**Description of the task**
Write out the complete material exactly as it stands.

** Begin **

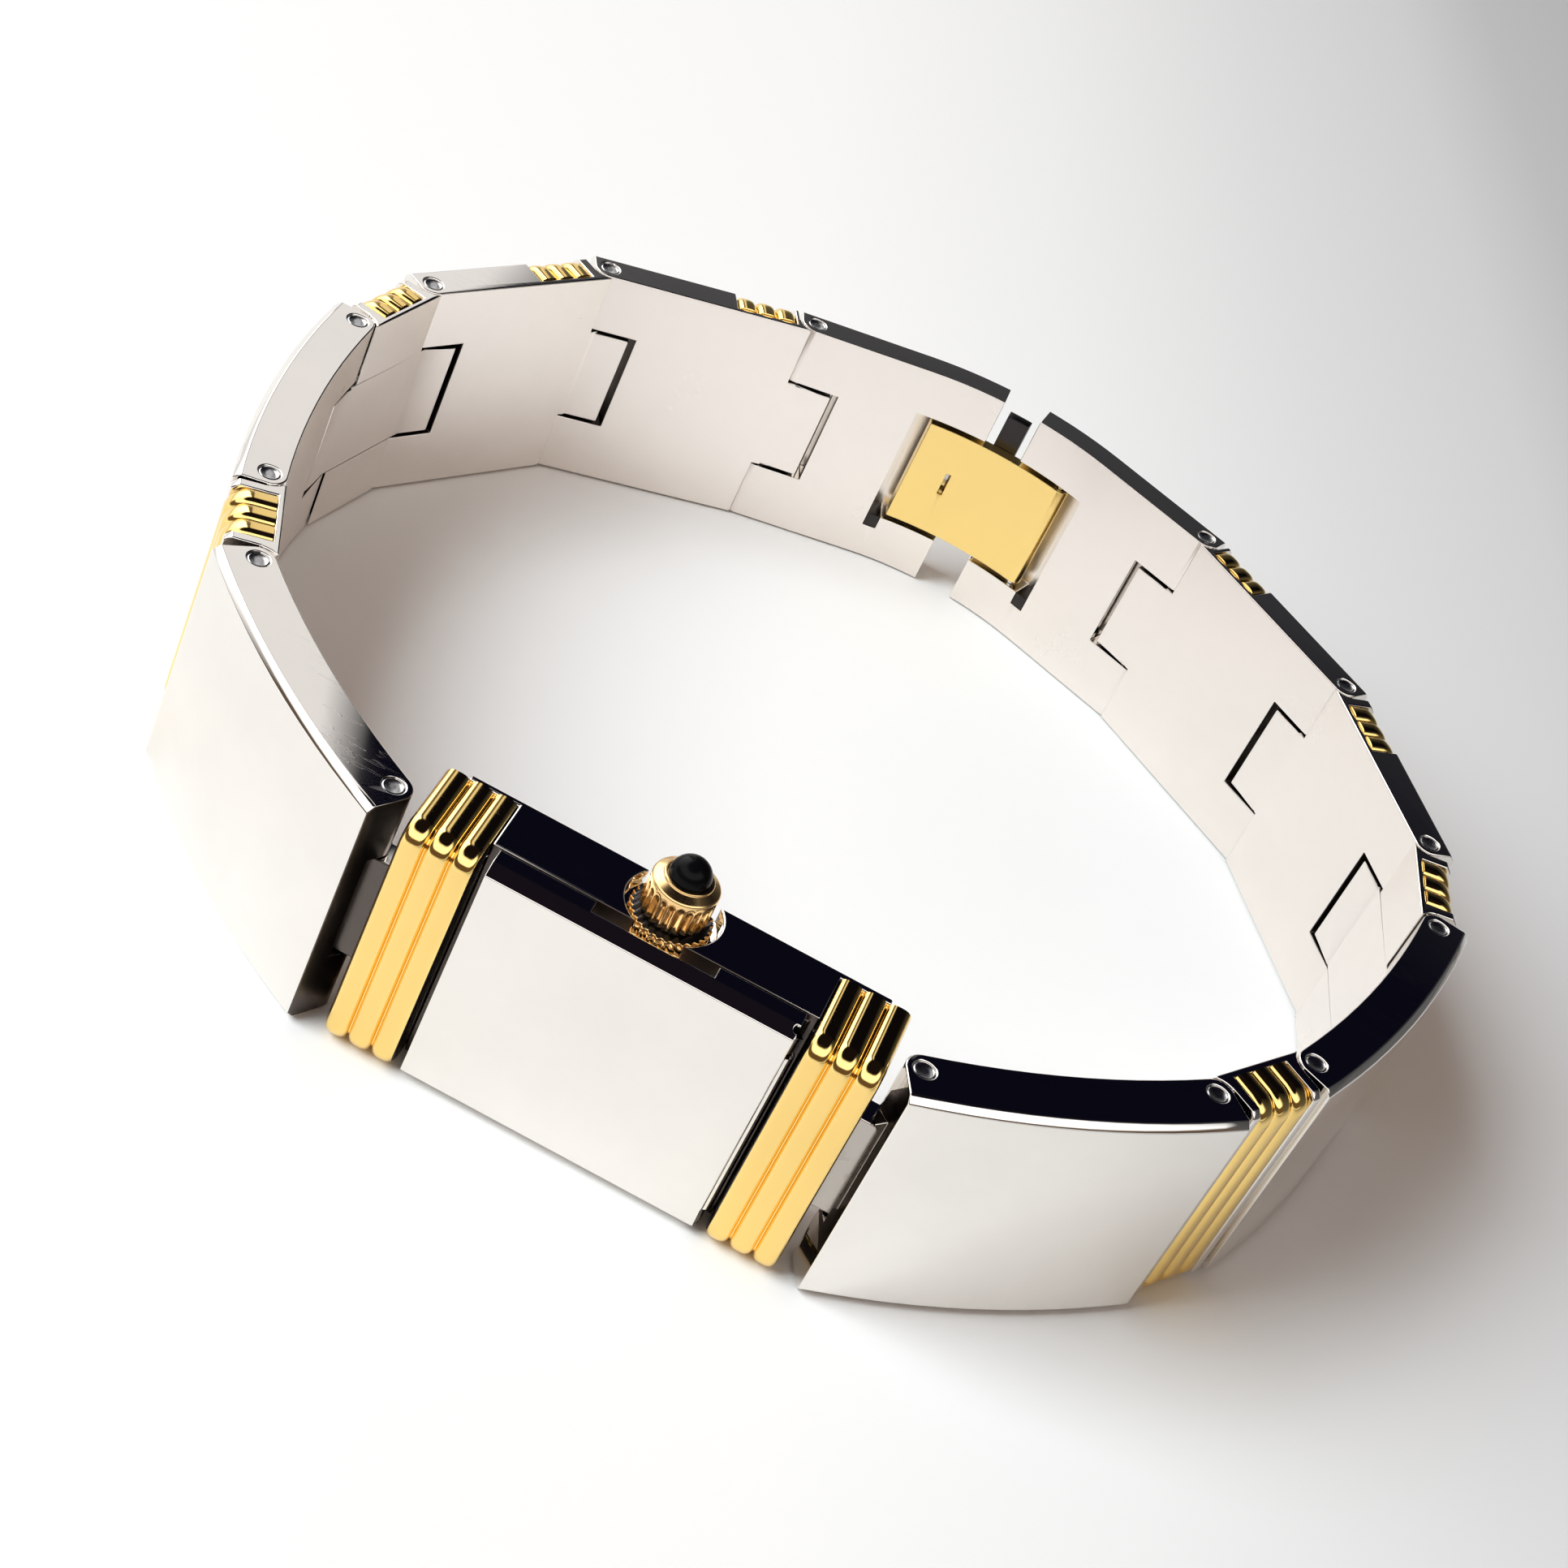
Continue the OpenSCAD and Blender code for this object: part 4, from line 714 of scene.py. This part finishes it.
def addWorld():
    world = bpy.data.worlds.new("studioAir")
    bpy.context.scene.world = world
    world.use_nodes = True
    tree = world.node_tree
    tree.nodes.clear()
    link = tree.links.new
    parts = addNode(tree, "ShaderNodeSeparateXYZ")
    link(addNode(tree, "ShaderNodeTexCoord").outputs["Generated"], parts.inputs[0])
    azimuth = addNode(tree, "ShaderNodeMath", operation="ARCTAN2")
    link(parts.outputs["X"], azimuth.inputs[0])
    link(parts.outputs["Y"], azimuth.inputs[1])
    spread = addNode(tree, "ShaderNodeMapRange", in_From_Min=-math.pi, in_From_Max=math.pi)
    link(azimuth.outputs[0], spread.inputs["Value"])
    # a range from 0 to 1 only cuts off what lies below the horizon
    rise = addNode(tree, "ShaderNodeMapRange")
    link(parts.outputs["Z"], rise.inputs["Value"])
    blend = room["behindBlend"]
    backShare = addNode(tree, "ShaderNodeMapRange", in_From_Min=blend, in_From_Max=-blend)
    link(parts.outputs["Y"], backShare.inputs["Value"])

    def roundRamp(stops):
        turns = [((degrees + 180.0) / 360.0, colour) for degrees, colour in stops]
        return addRamp(tree, spread.outputs["Result"], turns)

    def heightRamp(stops):
        return addRamp(tree, rise.outputs["Result"], stops)

    # sockets 6 and 7 of the mix are its colours
    def mixed(share, first, second):
        mix = addNode(tree, "ShaderNodeMix", data_type="RGBA")
        link(share, mix.inputs[0])
        link(first, mix.inputs[6])
        if isinstance(second, tuple):
            mix.inputs[7].default_value = (*second, 1)
        else:
            link(second, mix.inputs[7])
        return mix.outputs[2]

    ahead = mixed(heightRamp(room["horizonShare"]), roundRamp(room["walls"]), roundRamp(room["horizon"]))
    ahead = mixed(heightRamp(room["ceilingShare"]), ahead, ceiling)
    around = mixed(backShare.outputs["Result"], ahead, heightRamp(room["behind"]))
    shiny = addNode(tree, "ShaderNodeBackground")
    link(around, shiny.inputs["Color"])
    matt = addNode(tree, "ShaderNodeBackground", in_Color=sky["colour"], in_Strength=sky["forMatt"])
    backdrop = addNode(tree, "ShaderNodeBackground", in_Color=sky["backdrop"])
    rays = addNode(tree, "ShaderNodeLightPath")
    pick = addNode(tree, "ShaderNodeMixShader")
    link(rays.outputs["Is Glossy Ray"], pick.inputs[0])
    link(matt.outputs[0], pick.inputs[1])
    link(shiny.outputs[0], pick.inputs[2])
    last = addNode(tree, "ShaderNodeMixShader")
    link(rays.outputs["Is Camera Ray"], last.inputs[0])
    link(pick.outputs[0], last.inputs[1])
    link(backdrop.outputs[0], last.inputs[2])
    link(last.outputs[0], addNode(tree, "ShaderNodeOutputWorld").inputs["Surface"])


# the left window as a light on matt surfaces, in metres and watts; metal mirrors the room instead
windowLight = {"place": (-0.59, -0.25, 0.60), "aim": (0, 0.025, 0), "size": (0.6, 0.6), "power": 10.0,
               "colour": (0.92, 1.0, 1.05)}


def addWindowLight():
    data = bpy.data.lights.new("windowLeft", "AREA")
    data.shape = "RECTANGLE"
    data.size, data.size_y = windowLight["size"]
    data.energy = windowLight["power"]
    data.color = windowLight["colour"]
    lamp = bpy.data.objects.new("windowLeft", data)
    lamp.location = windowLight["place"]
    aim = Vector(windowLight["aim"]) - Vector(windowLight["place"])
    lamp.rotation_euler = aim.to_track_quat("-Z", "Y").to_euler()
    lamp.visible_camera = False
    lamp.visible_glossy = False
    bpy.context.collection.objects.link(lamp)


addFloor()
addWorld()
addWindowLight()
bpy.context.scene.view_settings.view_transform = "Standard"
print("studio ready")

** End **

**Expected output**
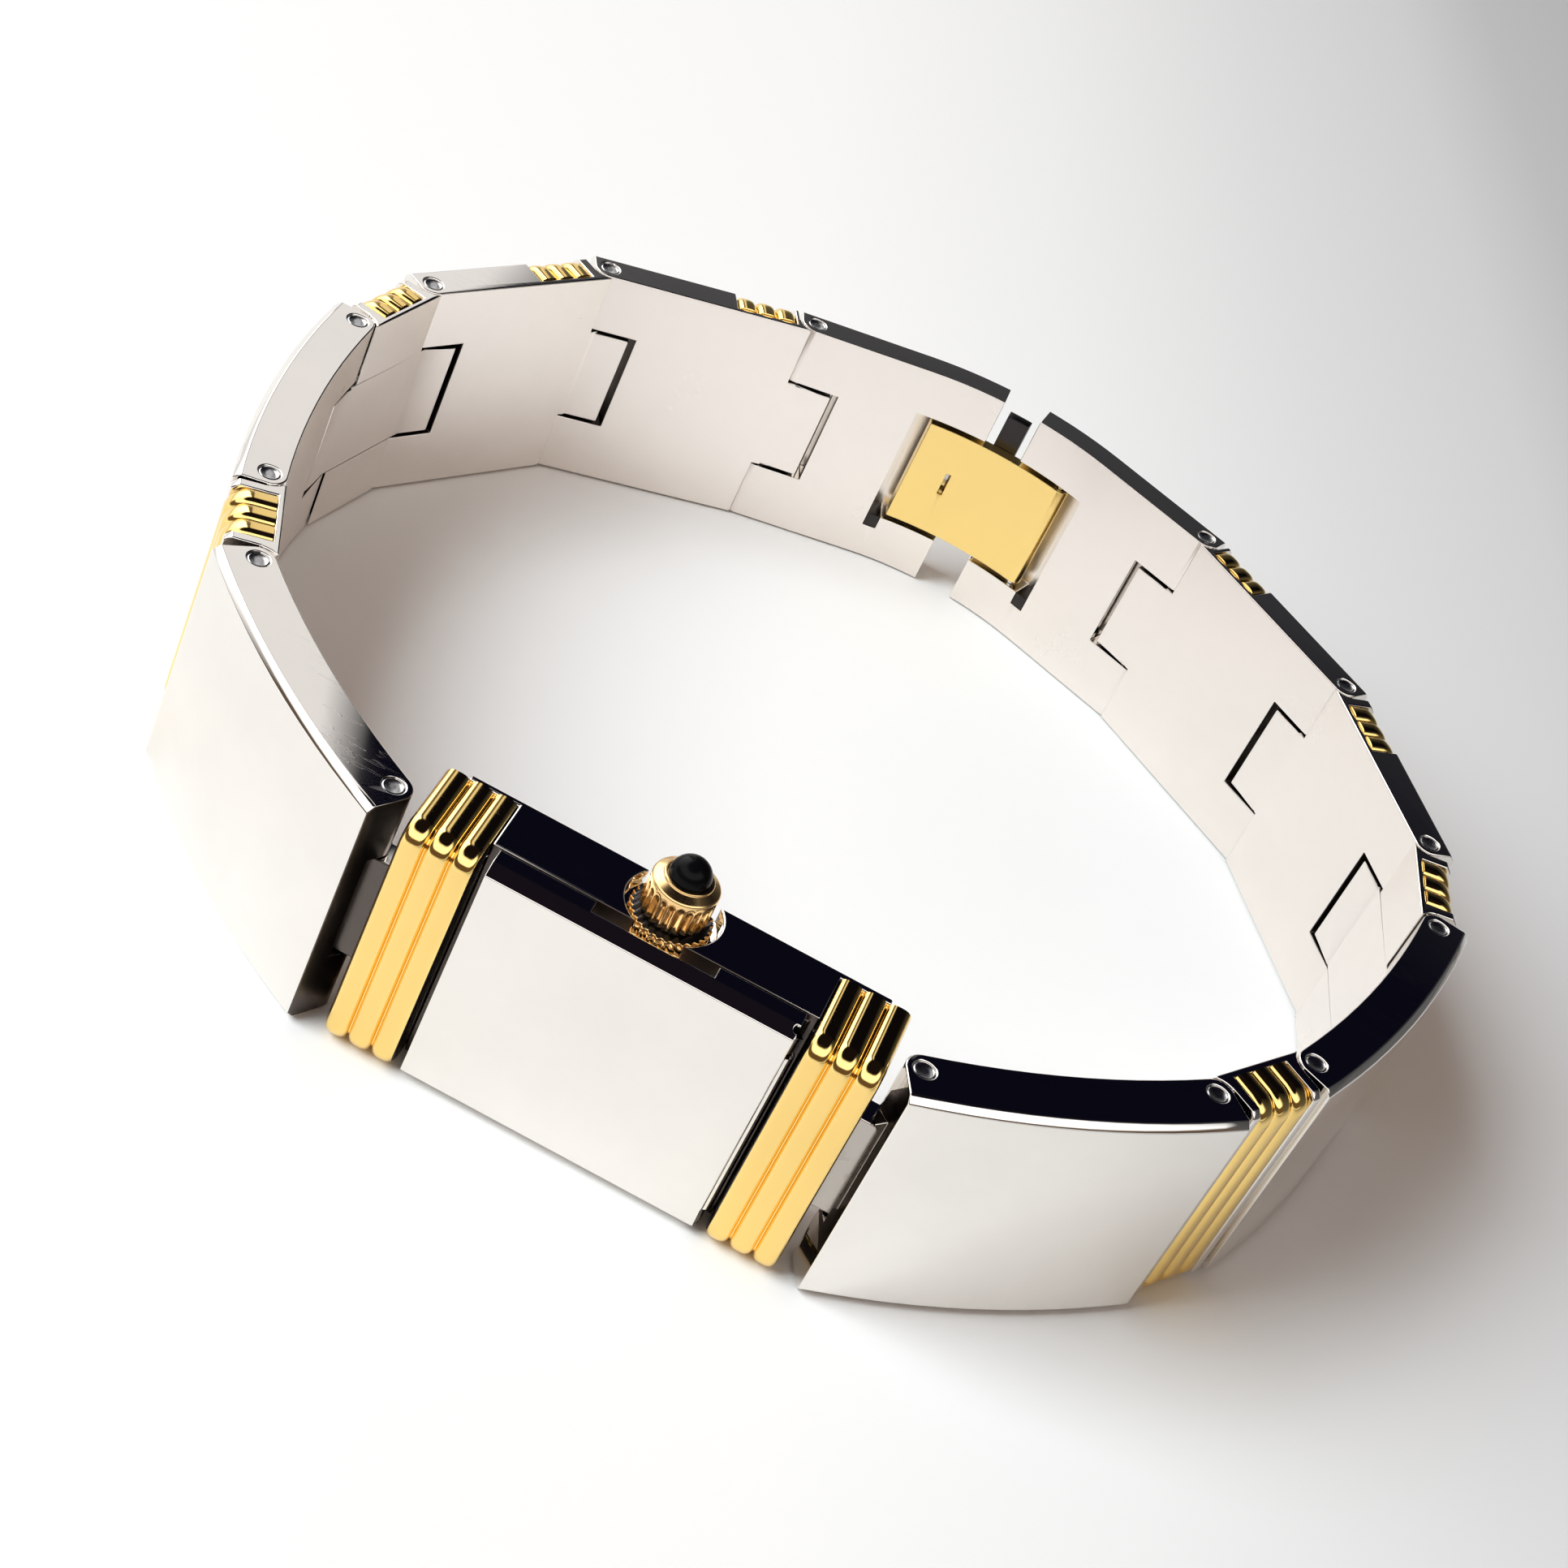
Continue the OpenSCAD and Blender code for this object: part 4, from line 714 of scene.py. This part finishes it.
def addWorld():
    world = bpy.data.worlds.new("studioAir")
    bpy.context.scene.world = world
    world.use_nodes = True
    tree = world.node_tree
    tree.nodes.clear()
    link = tree.links.new
    parts = addNode(tree, "ShaderNodeSeparateXYZ")
    link(addNode(tree, "ShaderNodeTexCoord").outputs["Generated"], parts.inputs[0])
    azimuth = addNode(tree, "ShaderNodeMath", operation="ARCTAN2")
    link(parts.outputs["X"], azimuth.inputs[0])
    link(parts.outputs["Y"], azimuth.inputs[1])
    spread = addNode(tree, "ShaderNodeMapRange", in_From_Min=-math.pi, in_From_Max=math.pi)
    link(azimuth.outputs[0], spread.inputs["Value"])
    # a range from 0 to 1 only cuts off what lies below the horizon
    rise = addNode(tree, "ShaderNodeMapRange")
    link(parts.outputs["Z"], rise.inputs["Value"])
    blend = room["behindBlend"]
    backShare = addNode(tree, "ShaderNodeMapRange", in_From_Min=blend, in_From_Max=-blend)
    link(parts.outputs["Y"], backShare.inputs["Value"])

    def roundRamp(stops):
        turns = [((degrees + 180.0) / 360.0, colour) for degrees, colour in stops]
        return addRamp(tree, spread.outputs["Result"], turns)

    def heightRamp(stops):
        return addRamp(tree, rise.outputs["Result"], stops)

    # sockets 6 and 7 of the mix are its colours
    def mixed(share, first, second):
        mix = addNode(tree, "ShaderNodeMix", data_type="RGBA")
        link(share, mix.inputs[0])
        link(first, mix.inputs[6])
        if isinstance(second, tuple):
            mix.inputs[7].default_value = (*second, 1)
        else:
            link(second, mix.inputs[7])
        return mix.outputs[2]

    ahead = mixed(heightRamp(room["horizonShare"]), roundRamp(room["walls"]), roundRamp(room["horizon"]))
    ahead = mixed(heightRamp(room["ceilingShare"]), ahead, ceiling)
    around = mixed(backShare.outputs["Result"], ahead, heightRamp(room["behind"]))
    shiny = addNode(tree, "ShaderNodeBackground")
    link(around, shiny.inputs["Color"])
    matt = addNode(tree, "ShaderNodeBackground", in_Color=sky["colour"], in_Strength=sky["forMatt"])
    backdrop = addNode(tree, "ShaderNodeBackground", in_Color=sky["backdrop"])
    rays = addNode(tree, "ShaderNodeLightPath")
    pick = addNode(tree, "ShaderNodeMixShader")
    link(rays.outputs["Is Glossy Ray"], pick.inputs[0])
    link(matt.outputs[0], pick.inputs[1])
    link(shiny.outputs[0], pick.inputs[2])
    last = addNode(tree, "ShaderNodeMixShader")
    link(rays.outputs["Is Camera Ray"], last.inputs[0])
    link(pick.outputs[0], last.inputs[1])
    link(backdrop.outputs[0], last.inputs[2])
    link(last.outputs[0], addNode(tree, "ShaderNodeOutputWorld").inputs["Surface"])


# the left window as a light on matt surfaces, in metres and watts; metal mirrors the room instead
windowLight = {"place": (-0.59, -0.25, 0.60), "aim": (0, 0.025, 0), "size": (0.6, 0.6), "power": 10.0,
               "colour": (0.92, 1.0, 1.05)}


def addWindowLight():
    data = bpy.data.lights.new("windowLeft", "AREA")
    data.shape = "RECTANGLE"
    data.size, data.size_y = windowLight["size"]
    data.energy = windowLight["power"]
    data.color = windowLight["colour"]
    lamp = bpy.data.objects.new("windowLeft", data)
    lamp.location = windowLight["place"]
    aim = Vector(windowLight["aim"]) - Vector(windowLight["place"])
    lamp.rotation_euler = aim.to_track_quat("-Z", "Y").to_euler()
    lamp.visible_camera = False
    lamp.visible_glossy = False
    bpy.context.collection.objects.link(lamp)


addFloor()
addWorld()
addWindowLight()
bpy.context.scene.view_settings.view_transform = "Standard"
print("studio ready")